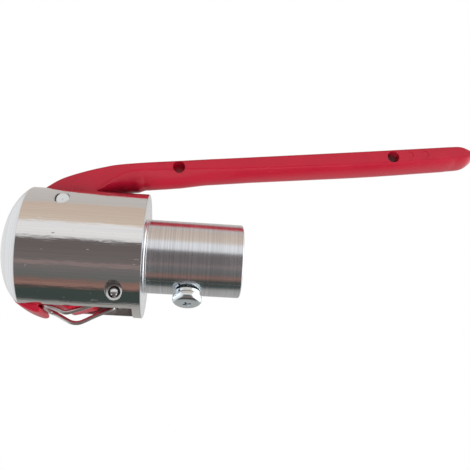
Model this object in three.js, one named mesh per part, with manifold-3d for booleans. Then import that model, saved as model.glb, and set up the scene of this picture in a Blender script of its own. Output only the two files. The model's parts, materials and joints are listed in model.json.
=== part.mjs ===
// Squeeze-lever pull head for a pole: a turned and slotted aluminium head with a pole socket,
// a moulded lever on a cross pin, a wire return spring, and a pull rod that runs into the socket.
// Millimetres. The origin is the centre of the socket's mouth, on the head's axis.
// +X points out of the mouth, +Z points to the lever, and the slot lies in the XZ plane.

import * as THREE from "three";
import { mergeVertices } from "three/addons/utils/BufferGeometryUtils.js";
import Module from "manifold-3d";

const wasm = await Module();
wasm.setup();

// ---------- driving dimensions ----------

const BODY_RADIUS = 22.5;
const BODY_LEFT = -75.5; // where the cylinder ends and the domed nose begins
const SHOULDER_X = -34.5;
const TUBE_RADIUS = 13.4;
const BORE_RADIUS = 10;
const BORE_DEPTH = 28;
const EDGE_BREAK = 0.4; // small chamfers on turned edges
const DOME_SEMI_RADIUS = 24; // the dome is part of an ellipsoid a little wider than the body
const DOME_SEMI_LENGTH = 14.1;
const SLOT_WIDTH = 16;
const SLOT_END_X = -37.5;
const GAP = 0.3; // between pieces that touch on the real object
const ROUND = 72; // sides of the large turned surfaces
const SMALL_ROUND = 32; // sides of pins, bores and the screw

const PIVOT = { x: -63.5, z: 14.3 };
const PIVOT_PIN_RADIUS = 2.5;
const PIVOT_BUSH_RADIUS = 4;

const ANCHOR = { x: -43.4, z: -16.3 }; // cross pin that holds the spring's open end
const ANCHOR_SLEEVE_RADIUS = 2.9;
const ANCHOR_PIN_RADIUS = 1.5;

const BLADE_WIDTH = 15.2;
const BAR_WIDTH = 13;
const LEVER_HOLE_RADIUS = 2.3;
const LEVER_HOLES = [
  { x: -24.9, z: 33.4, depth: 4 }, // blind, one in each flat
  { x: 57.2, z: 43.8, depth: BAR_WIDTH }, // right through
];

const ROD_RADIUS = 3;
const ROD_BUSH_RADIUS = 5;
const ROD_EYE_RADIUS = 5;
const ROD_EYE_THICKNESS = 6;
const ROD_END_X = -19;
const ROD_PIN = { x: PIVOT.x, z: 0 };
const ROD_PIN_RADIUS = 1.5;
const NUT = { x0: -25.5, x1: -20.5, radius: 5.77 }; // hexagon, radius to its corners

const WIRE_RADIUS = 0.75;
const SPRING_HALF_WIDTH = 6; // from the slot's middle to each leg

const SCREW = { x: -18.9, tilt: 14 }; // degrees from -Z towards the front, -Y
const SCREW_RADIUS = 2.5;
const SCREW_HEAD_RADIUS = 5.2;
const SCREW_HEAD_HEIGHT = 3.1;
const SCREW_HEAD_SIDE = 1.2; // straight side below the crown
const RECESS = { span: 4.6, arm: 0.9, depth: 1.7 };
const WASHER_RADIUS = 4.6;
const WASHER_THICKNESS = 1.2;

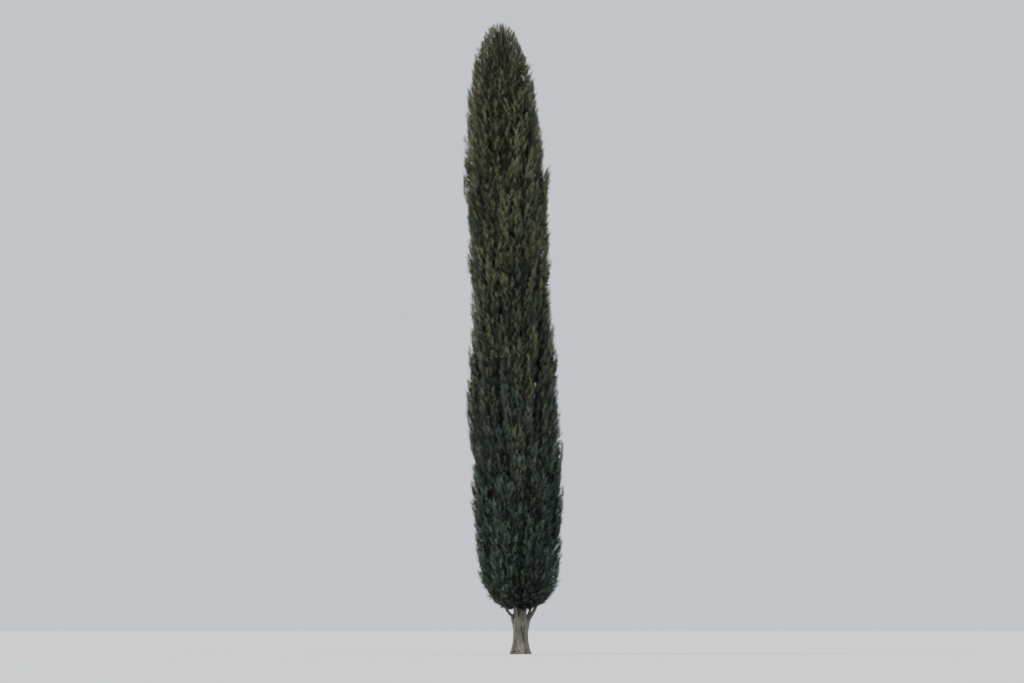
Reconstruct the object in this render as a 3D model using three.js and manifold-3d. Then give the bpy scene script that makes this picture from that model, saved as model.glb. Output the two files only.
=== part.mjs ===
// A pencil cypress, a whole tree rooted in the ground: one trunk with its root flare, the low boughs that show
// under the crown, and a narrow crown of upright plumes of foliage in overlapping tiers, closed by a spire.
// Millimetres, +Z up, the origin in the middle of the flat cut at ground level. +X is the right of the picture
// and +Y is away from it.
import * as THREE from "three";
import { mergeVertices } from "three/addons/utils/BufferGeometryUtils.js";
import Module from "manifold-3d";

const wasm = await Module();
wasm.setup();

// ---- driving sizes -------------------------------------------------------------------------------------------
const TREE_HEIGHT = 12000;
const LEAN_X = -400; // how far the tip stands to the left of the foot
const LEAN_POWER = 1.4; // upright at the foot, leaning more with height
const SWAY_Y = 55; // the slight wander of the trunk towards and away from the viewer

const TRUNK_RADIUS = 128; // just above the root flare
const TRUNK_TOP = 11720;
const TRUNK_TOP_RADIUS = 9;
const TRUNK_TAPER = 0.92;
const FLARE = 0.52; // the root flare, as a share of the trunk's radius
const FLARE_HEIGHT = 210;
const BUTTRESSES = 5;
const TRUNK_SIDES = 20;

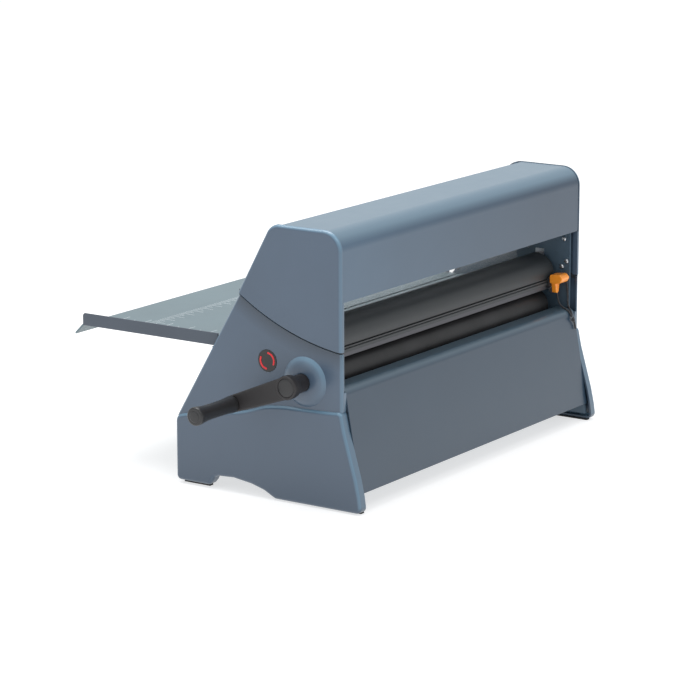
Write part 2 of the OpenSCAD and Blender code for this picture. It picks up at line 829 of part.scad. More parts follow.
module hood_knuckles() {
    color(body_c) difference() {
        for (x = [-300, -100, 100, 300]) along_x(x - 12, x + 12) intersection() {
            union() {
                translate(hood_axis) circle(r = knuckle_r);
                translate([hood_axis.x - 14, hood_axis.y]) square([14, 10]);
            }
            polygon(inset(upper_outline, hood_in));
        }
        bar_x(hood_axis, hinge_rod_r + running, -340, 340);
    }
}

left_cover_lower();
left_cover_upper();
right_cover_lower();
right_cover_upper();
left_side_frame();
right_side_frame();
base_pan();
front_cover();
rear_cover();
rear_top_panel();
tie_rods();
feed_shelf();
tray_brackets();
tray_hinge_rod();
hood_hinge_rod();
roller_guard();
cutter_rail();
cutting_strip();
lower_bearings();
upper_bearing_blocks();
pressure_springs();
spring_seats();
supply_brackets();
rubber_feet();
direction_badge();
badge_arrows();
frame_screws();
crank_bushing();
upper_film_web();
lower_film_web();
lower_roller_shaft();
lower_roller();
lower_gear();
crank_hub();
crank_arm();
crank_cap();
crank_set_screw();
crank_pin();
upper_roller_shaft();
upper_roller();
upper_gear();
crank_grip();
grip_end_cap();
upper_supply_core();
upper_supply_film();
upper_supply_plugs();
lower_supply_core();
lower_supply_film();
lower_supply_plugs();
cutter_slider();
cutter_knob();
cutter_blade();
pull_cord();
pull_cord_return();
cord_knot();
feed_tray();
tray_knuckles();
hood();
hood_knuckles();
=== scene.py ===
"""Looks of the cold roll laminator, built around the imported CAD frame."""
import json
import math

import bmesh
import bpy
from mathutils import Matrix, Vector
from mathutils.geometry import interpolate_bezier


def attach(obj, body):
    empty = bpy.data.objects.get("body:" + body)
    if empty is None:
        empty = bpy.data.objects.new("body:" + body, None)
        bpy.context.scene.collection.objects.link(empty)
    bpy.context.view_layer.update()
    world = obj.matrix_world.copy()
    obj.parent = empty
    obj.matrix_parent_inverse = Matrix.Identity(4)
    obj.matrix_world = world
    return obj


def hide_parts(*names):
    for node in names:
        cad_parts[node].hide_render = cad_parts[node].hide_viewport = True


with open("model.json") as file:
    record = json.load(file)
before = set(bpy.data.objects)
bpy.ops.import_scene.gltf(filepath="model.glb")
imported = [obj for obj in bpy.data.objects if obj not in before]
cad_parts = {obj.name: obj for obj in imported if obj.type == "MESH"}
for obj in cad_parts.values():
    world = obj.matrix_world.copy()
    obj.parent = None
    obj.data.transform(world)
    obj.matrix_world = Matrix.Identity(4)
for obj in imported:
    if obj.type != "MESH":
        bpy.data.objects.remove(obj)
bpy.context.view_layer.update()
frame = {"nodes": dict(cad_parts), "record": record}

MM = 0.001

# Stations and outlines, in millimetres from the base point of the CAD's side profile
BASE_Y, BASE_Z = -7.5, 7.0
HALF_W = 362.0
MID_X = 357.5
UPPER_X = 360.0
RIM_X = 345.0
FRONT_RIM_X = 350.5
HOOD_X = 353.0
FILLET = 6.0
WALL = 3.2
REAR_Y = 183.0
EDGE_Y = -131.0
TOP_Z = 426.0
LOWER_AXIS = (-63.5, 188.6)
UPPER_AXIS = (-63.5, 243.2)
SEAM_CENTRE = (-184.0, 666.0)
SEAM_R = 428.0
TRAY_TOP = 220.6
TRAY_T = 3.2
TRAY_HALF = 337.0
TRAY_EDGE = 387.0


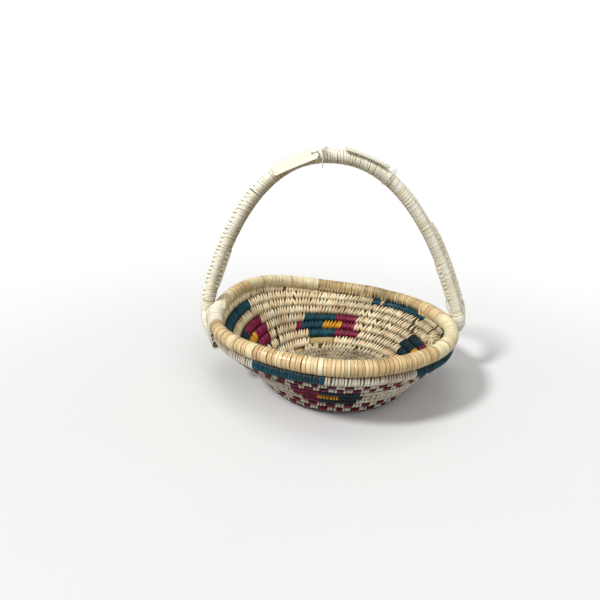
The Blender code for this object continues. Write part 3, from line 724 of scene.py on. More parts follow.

### [What is being asked]
Of all the lines in the listing above, how many contain the word "that"? Answer with the number alone.

### [Answer to the problem]
6